Addressing this insider risk requires more than traditional perimeter security. It necessitates a comprehensive counter-intelligence strategy embedded across the supply chain. Key measures include: 

  1. Expanded Vetting: Background checks must extend beyond prime contractors to all subcontractors with access to sensitive technologies. 
  2. Continuous Evaluation: Personnel security must be dynamic, not static. Monitoring changes in financial circumstances, foreign contacts, and behavioural patterns is essential. 
  3. Behavioural Analytics and Network Monitoring: Insider threat detection should incorporate machine learning to identify unusual data access patterns. 
  4. Cross-National Intelligence Cooperation: The UK and Norway must establish joint insider-threat task forces to share intelligence, close jurisdictional gaps, and ensure consistency in protective measures. 
  5. Cultural Awareness and Training: Employees at all levels must be made aware of the reality of foreign intelligence targeting, in much the same way Cold War civil servants were routinely briefed on the risks of Soviet approaches. 

 

Conclusion 

The UK-Norway frigate deal is rightly celebrated as a triumph of defence cooperation and industrial capability. Yet history warns us that such programmes do not exist in a vacuum. From Klaus Fuchs to Aldrich Ames, Russian intelligence has repeatedly demonstrated the capacity to compromise insiders and thereby undermine decades of scientific and military progress. 

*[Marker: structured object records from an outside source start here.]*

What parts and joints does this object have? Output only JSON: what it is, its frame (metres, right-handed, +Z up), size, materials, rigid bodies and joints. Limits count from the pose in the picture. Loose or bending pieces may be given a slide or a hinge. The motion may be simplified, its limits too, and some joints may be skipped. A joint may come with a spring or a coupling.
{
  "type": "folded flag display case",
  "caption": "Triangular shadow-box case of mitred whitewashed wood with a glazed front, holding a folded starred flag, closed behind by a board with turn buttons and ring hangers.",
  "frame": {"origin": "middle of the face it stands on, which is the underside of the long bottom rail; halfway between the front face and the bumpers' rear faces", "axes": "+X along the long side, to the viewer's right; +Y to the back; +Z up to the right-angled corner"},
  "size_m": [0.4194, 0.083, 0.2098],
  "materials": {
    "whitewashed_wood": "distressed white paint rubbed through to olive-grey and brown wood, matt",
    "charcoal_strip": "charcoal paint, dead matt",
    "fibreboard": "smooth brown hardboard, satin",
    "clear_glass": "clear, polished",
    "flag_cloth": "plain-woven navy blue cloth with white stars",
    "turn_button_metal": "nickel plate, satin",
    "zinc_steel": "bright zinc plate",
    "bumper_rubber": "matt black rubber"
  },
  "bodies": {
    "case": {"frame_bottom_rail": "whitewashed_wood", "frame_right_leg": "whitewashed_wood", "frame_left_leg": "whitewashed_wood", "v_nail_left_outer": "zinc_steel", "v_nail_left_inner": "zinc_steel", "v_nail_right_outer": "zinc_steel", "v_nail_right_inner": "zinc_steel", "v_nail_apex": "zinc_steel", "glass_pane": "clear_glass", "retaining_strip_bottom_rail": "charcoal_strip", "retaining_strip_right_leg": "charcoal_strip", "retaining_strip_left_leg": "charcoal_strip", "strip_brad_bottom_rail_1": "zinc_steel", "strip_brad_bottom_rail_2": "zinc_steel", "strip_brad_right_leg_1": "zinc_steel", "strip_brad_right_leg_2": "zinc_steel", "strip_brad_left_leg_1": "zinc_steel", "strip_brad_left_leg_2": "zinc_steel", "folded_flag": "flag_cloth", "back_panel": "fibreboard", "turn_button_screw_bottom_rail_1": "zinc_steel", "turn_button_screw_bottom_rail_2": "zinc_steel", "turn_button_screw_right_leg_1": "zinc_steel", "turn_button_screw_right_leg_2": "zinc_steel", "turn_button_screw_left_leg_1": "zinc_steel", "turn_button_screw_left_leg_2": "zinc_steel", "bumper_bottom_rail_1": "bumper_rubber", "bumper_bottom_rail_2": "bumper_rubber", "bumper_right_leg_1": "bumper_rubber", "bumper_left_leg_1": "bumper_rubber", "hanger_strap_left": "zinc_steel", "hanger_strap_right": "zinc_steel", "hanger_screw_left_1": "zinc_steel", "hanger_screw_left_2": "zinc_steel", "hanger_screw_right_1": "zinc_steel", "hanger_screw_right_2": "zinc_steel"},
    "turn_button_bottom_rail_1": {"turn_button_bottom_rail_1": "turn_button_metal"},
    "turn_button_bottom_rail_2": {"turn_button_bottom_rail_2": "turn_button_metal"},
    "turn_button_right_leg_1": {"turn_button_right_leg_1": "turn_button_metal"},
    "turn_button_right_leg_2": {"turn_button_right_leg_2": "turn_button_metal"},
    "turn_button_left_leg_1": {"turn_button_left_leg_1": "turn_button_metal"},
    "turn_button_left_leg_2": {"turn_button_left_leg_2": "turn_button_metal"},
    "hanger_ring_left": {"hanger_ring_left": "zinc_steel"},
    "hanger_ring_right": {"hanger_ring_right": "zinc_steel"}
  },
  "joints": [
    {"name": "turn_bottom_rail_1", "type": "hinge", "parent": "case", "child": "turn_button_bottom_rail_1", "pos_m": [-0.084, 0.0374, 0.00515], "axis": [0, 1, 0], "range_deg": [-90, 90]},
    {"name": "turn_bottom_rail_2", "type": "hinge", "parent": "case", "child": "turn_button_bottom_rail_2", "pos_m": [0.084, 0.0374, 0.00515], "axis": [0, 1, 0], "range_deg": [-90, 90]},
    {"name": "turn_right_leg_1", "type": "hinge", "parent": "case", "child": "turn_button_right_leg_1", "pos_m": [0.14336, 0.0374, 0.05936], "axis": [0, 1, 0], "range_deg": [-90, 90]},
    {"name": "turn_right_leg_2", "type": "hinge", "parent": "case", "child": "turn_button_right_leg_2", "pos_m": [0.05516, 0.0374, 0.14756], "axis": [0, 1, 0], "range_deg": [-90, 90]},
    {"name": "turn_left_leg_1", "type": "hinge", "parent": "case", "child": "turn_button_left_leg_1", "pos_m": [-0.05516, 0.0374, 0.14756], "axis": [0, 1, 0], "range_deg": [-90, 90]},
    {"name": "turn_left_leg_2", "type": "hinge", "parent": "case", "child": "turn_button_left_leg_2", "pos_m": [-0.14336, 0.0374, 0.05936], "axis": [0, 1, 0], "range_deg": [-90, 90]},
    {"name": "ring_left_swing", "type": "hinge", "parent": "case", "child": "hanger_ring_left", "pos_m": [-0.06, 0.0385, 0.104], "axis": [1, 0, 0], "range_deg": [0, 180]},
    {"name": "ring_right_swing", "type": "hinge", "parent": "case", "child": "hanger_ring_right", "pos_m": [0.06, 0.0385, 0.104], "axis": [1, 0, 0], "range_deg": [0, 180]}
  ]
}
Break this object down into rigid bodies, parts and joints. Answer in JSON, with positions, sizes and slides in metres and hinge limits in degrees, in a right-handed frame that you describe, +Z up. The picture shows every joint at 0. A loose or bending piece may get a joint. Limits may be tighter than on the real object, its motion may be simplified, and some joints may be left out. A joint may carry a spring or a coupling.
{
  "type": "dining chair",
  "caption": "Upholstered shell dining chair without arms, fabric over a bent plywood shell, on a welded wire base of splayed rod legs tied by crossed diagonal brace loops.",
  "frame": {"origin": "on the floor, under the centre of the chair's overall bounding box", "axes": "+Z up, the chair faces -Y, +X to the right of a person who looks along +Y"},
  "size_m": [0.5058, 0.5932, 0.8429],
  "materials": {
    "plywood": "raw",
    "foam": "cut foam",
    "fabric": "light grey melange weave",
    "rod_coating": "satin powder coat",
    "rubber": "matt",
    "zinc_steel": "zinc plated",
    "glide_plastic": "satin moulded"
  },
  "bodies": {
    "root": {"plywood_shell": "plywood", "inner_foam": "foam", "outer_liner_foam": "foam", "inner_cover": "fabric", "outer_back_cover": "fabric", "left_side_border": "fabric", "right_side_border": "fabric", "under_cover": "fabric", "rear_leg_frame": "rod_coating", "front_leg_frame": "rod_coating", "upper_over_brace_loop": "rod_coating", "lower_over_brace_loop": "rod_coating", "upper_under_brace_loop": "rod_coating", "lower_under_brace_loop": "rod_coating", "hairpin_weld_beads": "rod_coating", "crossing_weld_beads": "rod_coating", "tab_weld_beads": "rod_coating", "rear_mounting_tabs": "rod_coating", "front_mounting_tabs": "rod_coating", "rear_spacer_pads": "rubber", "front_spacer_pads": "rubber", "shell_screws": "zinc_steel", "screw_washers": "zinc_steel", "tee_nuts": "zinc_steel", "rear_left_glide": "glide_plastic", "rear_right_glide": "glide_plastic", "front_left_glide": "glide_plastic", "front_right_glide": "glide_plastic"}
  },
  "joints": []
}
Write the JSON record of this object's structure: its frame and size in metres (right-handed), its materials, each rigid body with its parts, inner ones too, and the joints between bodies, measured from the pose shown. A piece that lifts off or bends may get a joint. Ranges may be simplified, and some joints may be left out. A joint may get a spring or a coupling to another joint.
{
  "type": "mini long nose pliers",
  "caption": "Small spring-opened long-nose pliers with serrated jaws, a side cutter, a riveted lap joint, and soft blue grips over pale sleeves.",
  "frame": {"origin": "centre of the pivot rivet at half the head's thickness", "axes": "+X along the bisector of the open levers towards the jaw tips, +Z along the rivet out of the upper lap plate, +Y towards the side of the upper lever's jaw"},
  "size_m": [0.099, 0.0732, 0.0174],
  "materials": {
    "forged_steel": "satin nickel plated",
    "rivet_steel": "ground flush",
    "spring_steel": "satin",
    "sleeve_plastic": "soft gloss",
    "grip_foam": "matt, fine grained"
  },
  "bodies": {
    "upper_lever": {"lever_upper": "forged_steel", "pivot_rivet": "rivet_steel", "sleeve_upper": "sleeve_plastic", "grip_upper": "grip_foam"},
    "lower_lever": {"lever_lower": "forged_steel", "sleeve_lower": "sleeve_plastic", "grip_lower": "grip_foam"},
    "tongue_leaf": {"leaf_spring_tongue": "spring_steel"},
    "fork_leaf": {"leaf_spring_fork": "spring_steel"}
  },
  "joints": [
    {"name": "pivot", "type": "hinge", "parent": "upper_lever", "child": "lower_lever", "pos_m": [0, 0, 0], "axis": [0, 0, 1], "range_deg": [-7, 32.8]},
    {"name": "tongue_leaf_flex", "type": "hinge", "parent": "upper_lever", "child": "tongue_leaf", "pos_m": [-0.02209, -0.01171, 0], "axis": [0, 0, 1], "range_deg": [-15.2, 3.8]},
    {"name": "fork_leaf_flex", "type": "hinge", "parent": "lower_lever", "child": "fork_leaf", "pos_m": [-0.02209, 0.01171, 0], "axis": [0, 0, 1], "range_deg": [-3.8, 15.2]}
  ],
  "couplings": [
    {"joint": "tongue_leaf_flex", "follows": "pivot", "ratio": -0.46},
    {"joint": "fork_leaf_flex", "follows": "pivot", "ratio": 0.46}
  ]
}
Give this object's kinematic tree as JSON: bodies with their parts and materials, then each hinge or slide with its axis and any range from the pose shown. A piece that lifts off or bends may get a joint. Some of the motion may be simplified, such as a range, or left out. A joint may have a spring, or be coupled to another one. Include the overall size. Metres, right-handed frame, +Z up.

In 2025, the combination of a vast multinational supply chain and Russia’s acute need for technological advantage creates conditions highly conducive to renewed insider recruitment campaigns. Protecting the intellectual property and integrity of the Type 26 programme is therefore not only an industrial imperative but a strategic necessity for NATO. 

Failure to address this threat could mean that the frigates designed to counter Russian submarines at sea inadvertently contribute, through compromised insiders,  to the very adversary they are intended to deter.